Four years after her death (i.e. six years later) the new school is again applauded, in an admirable appreciation, by Archbishop Whately of the posthumous Persuasion and Northanger Abbey,[4] who dwells at great length upon an important distinction between the “unnatural” and the “merely improbable” in fiction.
Scott, of course, was always generous in criticism; and his striking enthusiasm for Mrs. Radcliffe and the earlier women-writers, in his Lives of the Novelists, reveals no less chivalrous gallantry than his famous tribute to Miss Edgeworth. Still it was obviously necessary for the great critic to explain the grounds of his enthusiasm; and the “more assured attitude of applause which Whateley was able to adopt, after so short an interval, may serve to witness the advance which her genius had achieved in the general estimate.”

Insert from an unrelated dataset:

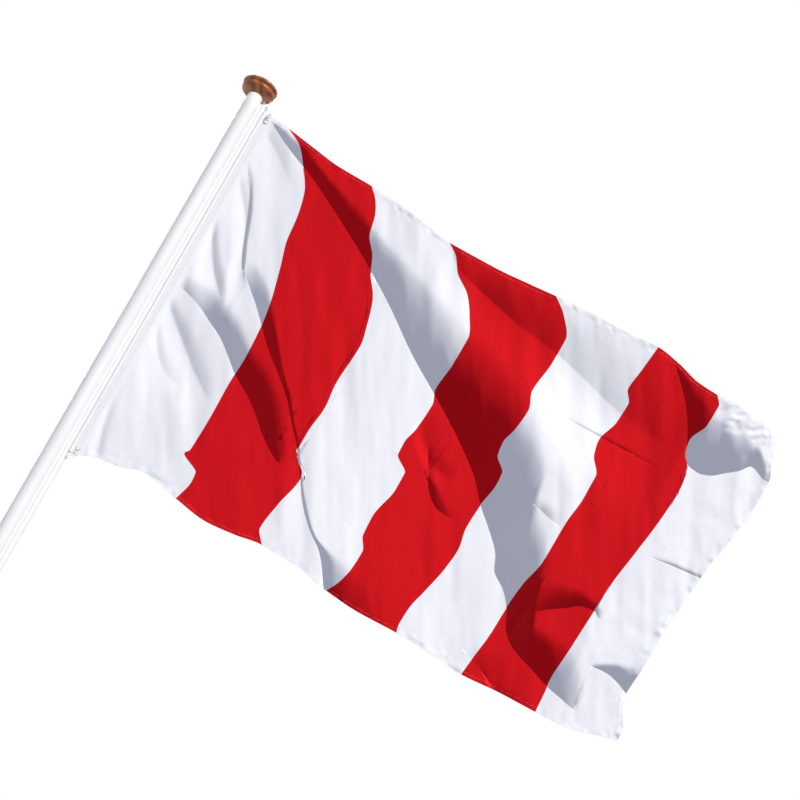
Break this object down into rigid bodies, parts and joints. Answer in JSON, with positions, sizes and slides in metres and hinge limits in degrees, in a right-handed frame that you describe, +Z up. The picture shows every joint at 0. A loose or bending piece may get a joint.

We cannot avoid noticing, however, that neither of her contemporary masculine critics seems to have been quite happy about the ideal of womanhood which Jane Austen was certainly the first to introduce. It required courage, indeed, to conceive of a heroine without “sensibility,” and the creator of Marianne Dashwood must certainly have been perfectly conscious of the omission. It happens that Scott and Whateley were both thirty-four when these articles were written, yet each complains, after his own fashion, of the calculating prudence here revealed towards love and matrimony by the young ladies of the piece. One would have supposed that neither of them was either old enough to remember “sensibility” in real life, or young enough for idle dreaming. Clearly, however, they had a tender partiality for the old type, probably shared by their readers; although both writers assure us that young people in their day were not in fact at all addicted to the sacrifice of all for love.
Scott is certainly not justified in stating that Elizabeth was led to accept Darcy by discovering the grandeur of his estates; both because such an attitude was inconsistent with her mental independence, and because she herself jokingly suggests this explanation of the remarkable change in her sentiments towards him, to tease her sister.